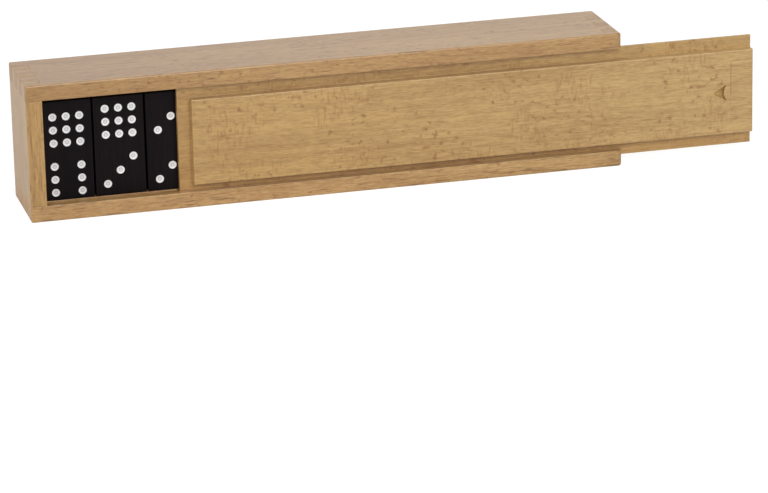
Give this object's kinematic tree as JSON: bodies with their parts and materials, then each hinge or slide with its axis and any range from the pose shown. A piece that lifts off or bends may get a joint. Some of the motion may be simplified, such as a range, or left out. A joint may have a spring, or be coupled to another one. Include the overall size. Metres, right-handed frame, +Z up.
{
  "type": "domino storage box",
  "caption": "Finger-jointed wooden box with a sliding lid that holds a full set of black dominoes in rows.",
  "frame": {"origin": "centre of the underside of the closed box, which stands on its long side", "axes": "+X along the box towards the mouth where the lid comes out, -Y out of the front that the lid closes, +Z up"},
  "size_m": [0.3706, 0.048, 0.069],
  "materials": {
    "beech_long_wall": "clear satin lacquer on beech, grain along the box",
    "beech_end_wall": "clear satin lacquer on beech, end grain at the fingers",
    "beech_lid": "clear satin lacquer on quarter-sawn beech with fine flecks",
    "back_panel_ply": "satin lacquered plywood",
    "black_domino": "black-stained wood, satin",
    "white_pip_paint": "matt white paint in the dimples"
  },
  "bodies": {
    "box": {"upper_wall": "beech_long_wall", "lower_wall": "beech_long_wall", "closed_end_wall": "beech_end_wall", "mouth_end_wall": "beech_end_wall", "back_panel": "back_panel_ply", "domino_3_3": "black_domino", "domino_9_9": "black_domino", "domino_9_8": "black_domino", "domino_9_7": "black_domino", "domino_9_5": "black_domino", "domino_9_4": "black_domino", "domino_9_2": "black_domino", "domino_9_1": "black_domino", "domino_9_0": "black_domino", "domino_8_8": "black_domino", "domino_8_7": "black_domino", "domino_8_6": "black_domino", "domino_8_5": "black_domino", "domino_8_4": "black_domino", "domino_8_3": "black_domino", "domino_8_2": "black_domino", "domino_8_1": "black_domino", "domino_8_0": "black_domino", "domino_7_7": "black_domino", "domino_7_6": "black_domino", "domino_7_5": "black_domino", "domino_7_4": "black_domino", "domino_7_3": "black_domino", "domino_7_2": "black_domino", "domino_7_1": "black_domino", "domino_7_0": "black_domino", "domino_6_6": "black_domino", "domino_6_5": "black_domino", "domino_6_4": "black_domino", "domino_6_3": "black_domino", "domino_6_2": "black_domino", "domino_6_1": "black_domino", "domino_6_0": "black_domino", "domino_5_5": "black_domino", "domino_5_4": "black_domino", "domino_5_3": "black_domino", "domino_5_2": "black_domino", "domino_5_1": "black_domino", "domino_5_0": "black_domino", "domino_4_4": "black_domino", "domino_4_3": "black_domino", "domino_4_2": "black_domino", "domino_4_1": "black_domino", "domino_4_0": "black_domino", "domino_3_2": "black_domino", "domino_3_1": "black_domino", "domino_3_0": "black_domino", "domino_2_2": "black_domino", "domino_2_1": "black_domino", "domino_2_0": "black_domino", "domino_1_1": "black_domino", "domino_1_0_and_0_0": "black_domino"},
    "lid": {"lid": "beech_lid"},
    "domino_9_6": {"domino_9_6": "black_domino"},
    "domino_9_3": {"domino_9_3": "black_domino"}
  },
  "joints": [
    {"name": "lid_slide", "type": "slide", "parent": "box", "child": "lid", "axis": [1, 0, 0], "range_m": [-0.0692, 0.23]},
    {"name": "domino_9_6_lift", "type": "slide", "parent": "box", "child": "domino_9_6", "axis": [0, -1, 0], "range_m": [0, 0.04]},
    {"name": "domino_9_3_lift", "type": "slide", "parent": "box", "child": "domino_9_3", "axis": [0, -1, 0], "range_m": [0, 0.04]}
  ]
}
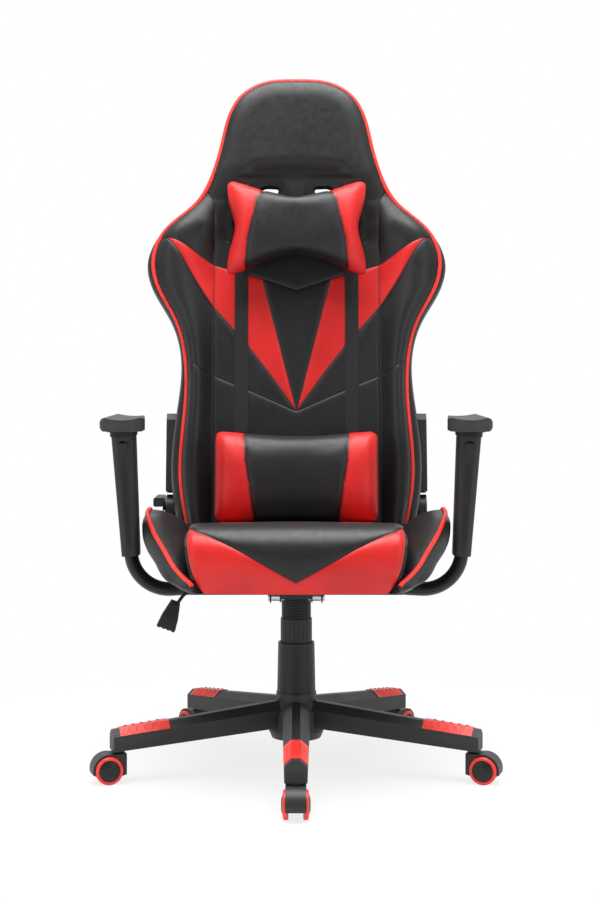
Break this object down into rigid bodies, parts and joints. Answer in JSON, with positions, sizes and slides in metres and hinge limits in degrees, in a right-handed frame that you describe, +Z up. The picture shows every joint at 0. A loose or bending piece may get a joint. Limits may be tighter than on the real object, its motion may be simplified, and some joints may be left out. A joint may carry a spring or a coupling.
{
  "type": "racing-style swivel chair",
  "caption": "High-back bucket office chair with padded armrests, reclining winged backrest, pillows, gas lift column and a castered star base.",
  "frame": {"origin": "on the floor, on the axis of the gas column", "axes": "+Z up; the sitter faces -Y; +X is the sitter's left"},
  "size_m": [0.7478, 0.7774, 1.3385],
  "materials": {
    "base_plastic": "fine-grained black moulded nylon",
    "black_steel": "black powder coat",
    "bronze_bush": "sintered bush",
    "cover_plastic": "grained black plastic",
    "leather_black": "black coated leather over foam",
    "pad_urethane": "self-skinned polyurethane",
    "red_plastic": "satin red moulded plastic",
    "webbing": "woven elastic webbing",
    "wheel_plastic": "black nylon wheel with a red tread",
    "zinc_steel": "zinc-plated steel"
  },
  "bodies": {
    "base": {"star_base": "base_plastic", "base_grip_caps": "red_plastic", "gas_stand_tube": "black_steel", "column_guide_bush": "cover_plastic", "thrust_bearing": "bronze_bush", "lower_column_cover": "cover_plastic"},
    "middle_cover": {"middle_column_cover": "cover_plastic"},
    "piston": {"piston_rod": "zinc_steel"},
    "lift": {"gas_inner_cylinder": "black_steel", "upper_column_cover": "cover_plastic", "tilt_housing": "black_steel", "tilt_pivot_bolts": "zinc_steel", "tilt_spring": "zinc_steel"},
    "valve": {"gas_valve_pin": "zinc_steel"},
    "lever_rocker": {"valve_rocker": "cover_plastic"},
    "lever": {"lever_rod": "black_steel", "lever_paddle": "cover_plastic"},
    "seat": {"mechanism_plate": "black_steel", "seat_bolts": "zinc_steel", "seat_frame": "black_steel", "seat_cushion": "leather_black", "seat_bolsters": "leather_black", "arm_tubes": "black_steel", "arm_sleeves": "cover_plastic", "recliner_lower_plates": "black_steel", "recliner_pivots": "zinc_steel", "recliner_lower_covers": "cover_plastic"},
    "recline_handle": {"recline_lever": "cover_plastic"},
    "left_armrest": {"left_arm_post": "cover_plastic", "left_arm_pad": "pad_urethane"},
    "right_armrest": {"right_arm_post": "cover_plastic", "right_arm_pad": "pad_urethane"},
    "left_button": {"left_arm_button": "cover_plastic"},
    "right_button": {"right_arm_button": "cover_plastic"},
    "backrest": {"recliner_back_plates": "black_steel", "recliner_back_covers": "cover_plastic", "back_bolts": "zinc_steel", "back_cushion": "leather_black", "back_shell": "leather_black", "back_frame": "black_steel", "harness_bezels": "cover_plastic", "back_straps": "webbing"},
    "head_rest": {"head_pillow": "leather_black", "head_pillow_band": "webbing"},
    "lumbar": {"lumbar_cushion": "leather_black"},
    "caster_1": {"caster_1_hood": "cover_plastic", "caster_1_pins": "zinc_steel"},
    "wheels_1": {"caster_1_wheels": "wheel_plastic"},
    "caster_2": {"caster_2_hood": "cover_plastic", "caster_2_pins": "zinc_steel"},
    "wheels_2": {"caster_2_wheels": "wheel_plastic"},
    "caster_3": {"caster_3_hood": "cover_plastic", "caster_3_pins": "zinc_steel"},
    "wheels_3": {"caster_3_wheels": "wheel_plastic"},
    "caster_4": {"caster_4_hood": "cover_plastic", "caster_4_pins": "zinc_steel"},
    "wheels_4": {"caster_4_wheels": "wheel_plastic"},
    "caster_5": {"caster_5_hood": "cover_plastic", "caster_5_pins": "zinc_steel"},
    "wheels_5": {"caster_5_wheels": "wheel_plastic"}
  },
  "joints": [
    {"name": "seat_swivel", "type": "hinge", "parent": "base", "child": "piston", "pos_m": [0, 0, 0.05], "axis": [0, 0, 1], "continuous": true},
    {"name": "seat_lift", "type": "slide", "parent": "piston", "child": "lift", "axis": [0, 0, 1], "range_m": [-0.06, 0.02]},
    {"name": "cover_telescope", "type": "slide", "parent": "base", "child": "middle_cover", "axis": [0, 0, 1], "range_m": [-0.031, 0.011]},
    {"name": "seat_tilt", "type": "hinge", "parent": "lift", "child": "seat", "pos_m": [0, -0.05, 0.328], "axis": [-1, 0, 0], "range_deg": [0, 10], "stiffness_Nm_per_rad": 200, "springref_deg": -20.05, "deforming": ["tilt_spring"]},
    {"name": "lever_lift", "type": "hinge", "parent": "lift", "child": "lever_rocker", "pos_m": [-0.034, 0, 0.341], "axis": [0, 1, 0], "range_deg": [0, 3.5], "stiffness_Nm_per_rad": 3, "springref_deg": -8.59},
    {"name": "valve_press", "type": "slide", "parent": "lift", "child": "valve", "axis": [0, 0, -1], "range_m": [0, 0.003]},
    {"name": "lever_pull", "type": "slide", "parent": "lever_rocker", "child": "lever", "axis": [-1, 0, 0], "range_m": [0, 0.015]},
    {"name": "back_recline", "type": "hinge", "parent": "seat", "child": "backrest", "pos_m": [0, 0.25, 0.465], "axis": [-1, 0, 0], "range_deg": [0, 65]},
    {"name": "recline_release", "type": "hinge", "parent": "seat", "child": "recline_handle", "pos_m": [-0.264, 0.25, 0.465], "axis": [1, 0, 0], "range_deg": [0, 25], "stiffness_Nm_per_rad": 1.5, "springref_deg": -8.59},
    {"name": "left_armrest_height", "type": "slide", "parent": "seat", "child": "left_armrest", "axis": [0.061, 0, 0.9981], "range_m": [0, 0.07]},
    {"name": "right_armrest_height", "type": "slide", "parent": "seat", "child": "right_armrest", "axis": [-0.061, 0, 0.9981], "range_m": [0, 0.07]},
    {"name": "left_height_button", "type": "slide", "parent": "seat", "child": "left_button", "axis": [0, 1, 0], "range_m": [0, 0.0025], "stiffness_N_per_m": 400, "springref_m": -0.001},
    {"name": "right_height_button", "type": "slide", "parent": "seat", "child": "right_button", "axis": [0, 1, 0], "range_m": [0, 0.0025], "stiffness_N_per_m": 400, "springref_m": -0.001},
    {"name": "head_pillow_slide", "type": "slide", "parent": "backrest", "child": "head_rest", "axis": [0, 0.1564, 0.9877], "range_m": [-0.01, 0.02]},
    {"name": "lumbar_slide", "type": "slide", "parent": "backrest", "child": "lumbar", "axis": [0, 0.1564, 0.9877], "range_m": [0, 0.08]},
    {"name": "caster_1_swivel", "type": "hinge", "parent": "base", "child": "caster_1", "pos_m": [0, -0.338, 0.06], "axis": [0, 0, 1], "continuous": true},
    {"name": "caster_1_roll", "type": "hinge", "parent": "caster_1", "child": "wheels_1", "pos_m": [0, -0.358, 0.025], "axis": [1, 0, 0], "continuous": true},
    {"name": "caster_2_swivel", "type": "hinge", "parent": "base", "child": "caster_2", "pos_m": [0.32146, -0.10445, 0.06], "axis": [0, 0, 1], "continuous": true},
    {"name": "caster_2_roll", "type": "hinge", "parent": "caster_2", "child": "wheels_2", "pos_m": [0.34048, -0.11063, 0.025], "axis": [0.309, 0.9511, 0], "continuous": true},
    {"name": "caster_3_swivel", "type": "hinge", "parent": "base", "child": "caster_3", "pos_m": [0.19867, 0.27345, 0.06], "axis": [0, 0, 1], "continuous": true},
    {"name": "caster_3_roll", "type": "hinge", "parent": "caster_3", "child": "wheels_3", "pos_m": [0.21043, 0.28963, 0.025], "axis": [-0.809, 0.5878, 0], "continuous": true},
    {"name": "caster_4_swivel", "type": "hinge", "parent": "base", "child": "caster_4", "pos_m": [-0.19867, 0.27345, 0.06], "axis": [0, 0, 1], "continuous": true},
    {"name": "caster_4_roll", "type": "hinge", "parent": "caster_4", "child": "wheels_4", "pos_m": [-0.21043, 0.28963, 0.025], "axis": [-0.809, -0.5878, 0], "continuous": true},
    {"name": "caster_5_swivel", "type": "hinge", "parent": "base", "child": "caster_5", "pos_m": [-0.32146, -0.10445, 0.06], "axis": [0, 0, 1], "continuous": true},
    {"name": "caster_5_roll", "type": "hinge", "parent": "caster_5", "child": "wheels_5", "pos_m": [-0.34048, -0.11063, 0.025], "axis": [0.309, -0.9511, 0], "continuous": true}
  ],
  "couplings": [
    {"joint": "cover_telescope", "follows": "seat_lift", "ratio": 0.5},
    {"joint": "valve_press", "follows": "lever_lift", "m_per_rad": 0.034}
  ]
}
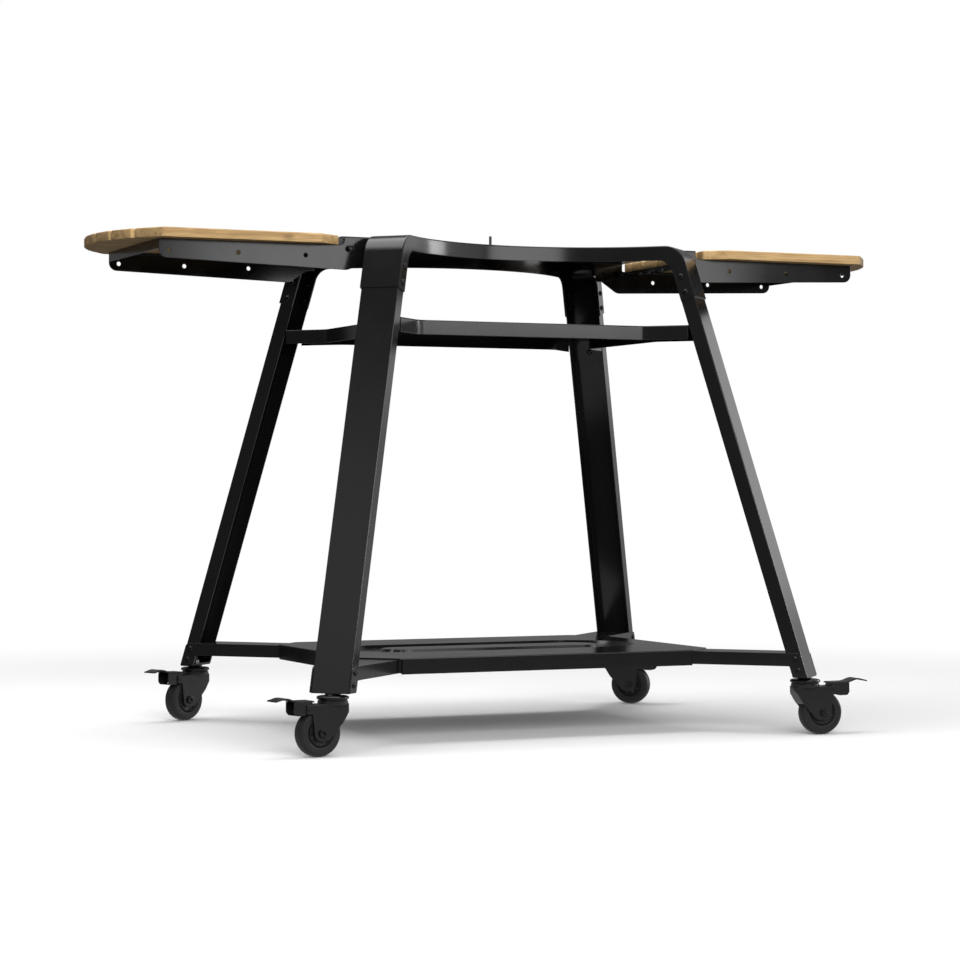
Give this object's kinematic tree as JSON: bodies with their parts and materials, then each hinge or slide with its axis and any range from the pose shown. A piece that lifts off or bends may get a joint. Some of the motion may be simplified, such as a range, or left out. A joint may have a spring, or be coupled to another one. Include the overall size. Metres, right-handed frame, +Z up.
{
  "type": "outdoor pizza oven table",
  "caption": "Outdoor table for a pizza oven: cross-shaped steel top, splayed channel legs on braked casters, middle and bottom shelves, fold-down wooden side shelves.",
  "frame": {"origin": "on the floor, under the centre of the table", "axes": "+X to the right along the side shelves, +Y to the back, +Z up"},
  "size_m": [1.4356, 0.7628, 0.8565],
  "materials": {
    "black_steel": "semi-gloss powder coat",
    "wood": "satin oiled",
    "tyre": "matte",
    "hub_plastic": "matte",
    "caster_metal": "satin",
    "fastener": "black oxide"
  },
  "bodies": {
    "frame": {"top_frame": "black_steel", "centre_stud": "fastener", "top_bolts": "fastener", "top_nuts": "fastener", "middle_shelf": "black_steel", "middle_shelf_screws": "fastener", "bottom_panel": "black_steel", "panel_screws": "fastener", "bottom_bolts": "fastener", "bottom_nuts": "fastener", "foot_plates": "black_steel", "stem_nuts": "fastener", "pivot_bolts": "fastener", "pivot_nuts": "fastener", "lock_buttons": "fastener", "bottom_side_left": "black_steel", "bottom_side_right": "black_steel", "leg_fl": "black_steel", "leg_fr": "black_steel", "leg_rl": "black_steel", "leg_rr": "black_steel", "caster_stem_fl": "caster_metal", "caster_stem_fr": "caster_metal", "caster_stem_rl": "caster_metal", "caster_stem_rr": "caster_metal"},
    "side_shelf_left": {"shelf_frame_left": "black_steel", "boards_left": "wood", "board_screws_left": "fastener"},
    "side_shelf_right": {"shelf_frame_right": "black_steel", "boards_right": "wood", "board_screws_right": "fastener"},
    "swivel_fl": {"fork_fl": "caster_metal", "axle_fl": "fastener", "pedal_pin_fl": "fastener"},
    "wheel_fl": {"tyre_fl": "tyre", "hub_fl": "hub_plastic"},
    "pedal_fl": {"brake_pedal_fl": "caster_metal"},
    "swivel_fr": {"fork_fr": "caster_metal", "axle_fr": "fastener", "pedal_pin_fr": "fastener"},
    "wheel_fr": {"tyre_fr": "tyre", "hub_fr": "hub_plastic"},
    "pedal_fr": {"brake_pedal_fr": "caster_metal"},
    "swivel_rl": {"fork_rl": "caster_metal", "axle_rl": "fastener", "pedal_pin_rl": "fastener"},
    "wheel_rl": {"tyre_rl": "tyre", "hub_rl": "hub_plastic"},
    "pedal_rl": {"brake_pedal_rl": "caster_metal"},
    "swivel_rr": {"fork_rr": "caster_metal", "axle_rr": "fastener", "pedal_pin_rr": "fastener"},
    "wheel_rr": {"tyre_rr": "tyre", "hub_rr": "hub_plastic"},
    "pedal_rr": {"brake_pedal_rr": "caster_metal"}
  },
  "joints": [
    {"name": "fold_left", "type": "hinge", "parent": "frame", "child": "side_shelf_left", "pos_m": [-0.3196, 0, 0.811], "axis": [0, -1, 0], "range_deg": [0, 90]},
    {"name": "fold_right", "type": "hinge", "parent": "frame", "child": "side_shelf_right", "pos_m": [0.3196, 0, 0.811], "axis": [0, 1, 0], "range_deg": [0, 90]},
    {"name": "swivel_fl", "type": "hinge", "parent": "frame", "child": "swivel_fl", "pos_m": [-0.42643, -0.34863, 0.08], "axis": [0, 0, 1], "continuous": true},
    {"name": "spin_fl", "type": "hinge", "parent": "swivel_fl", "child": "wheel_fl", "pos_m": [-0.45343, -0.35324, 0.0375], "axis": [0.1685, -0.9857, 0], "continuous": true},
    {"name": "brake_fl", "type": "hinge", "parent": "swivel_fl", "child": "pedal_fl", "pos_m": [-0.47571, -0.35705, 0.075], "axis": [0.1685, -0.9857, 0], "range_deg": [0, 8]},
    {"name": "swivel_fr", "type": "hinge", "parent": "frame", "child": "swivel_fr", "pos_m": [0.42643, -0.34863, 0.08], "axis": [0, 0, 1], "continuous": true},
    {"name": "spin_fr", "type": "hinge", "parent": "swivel_fr", "child": "wheel_fr", "pos_m": [0.45368, -0.35149, 0.0375], "axis": [0.1045, 0.9945, 0], "continuous": true},
    {"name": "brake_fr", "type": "hinge", "parent": "swivel_fr", "child": "pedal_fr", "pos_m": [0.47615, -0.35385, 0.075], "axis": [0.1045, 0.9945, 0], "range_deg": [0, 8]},
    {"name": "swivel_rl", "type": "hinge", "parent": "frame", "child": "swivel_rl", "pos_m": [-0.42643, 0.34863, 0.08], "axis": [0, 0, 1], "continuous": true},
    {"name": "spin_rl", "type": "hinge", "parent": "swivel_rl", "child": "wheel_rl", "pos_m": [-0.45136, 0.33726, 0.0375], "axis": [0.4147, -0.91, 0], "continuous": true},
    {"name": "brake_rl", "type": "hinge", "parent": "swivel_rl", "child": "pedal_rl", "pos_m": [-0.47192, 0.32789, 0.075], "axis": [0.4147, -0.91, 0], "range_deg": [0, 8]},
    {"name": "swivel_rr", "type": "hinge", "parent": "frame", "child": "swivel_rr", "pos_m": [0.42643, 0.34863, 0.08], "axis": [0, 0, 1], "continuous": true},
    {"name": "spin_rr", "type": "hinge", "parent": "swivel_rr", "child": "wheel_rr", "pos_m": [0.44701, 0.33054, 0.0375], "axis": [0.66, 0.7513, 0], "continuous": true},
    {"name": "brake_rr", "type": "hinge", "parent": "swivel_rr", "child": "pedal_rr", "pos_m": [0.46399, 0.31563, 0.075], "axis": [0.66, 0.7513, 0], "range_deg": [0, 8]}
  ]
}
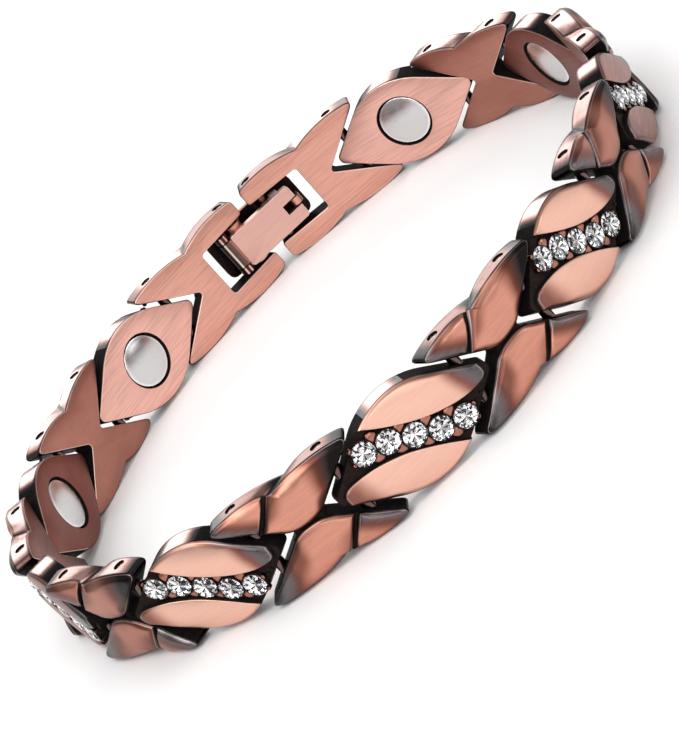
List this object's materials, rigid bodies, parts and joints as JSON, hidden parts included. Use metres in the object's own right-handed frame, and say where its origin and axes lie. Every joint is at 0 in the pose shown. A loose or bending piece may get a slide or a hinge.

• • •

## Exercise
Check each line above for the string "rigid" and report how many lines have it, giving only the number.

## Expected answer
2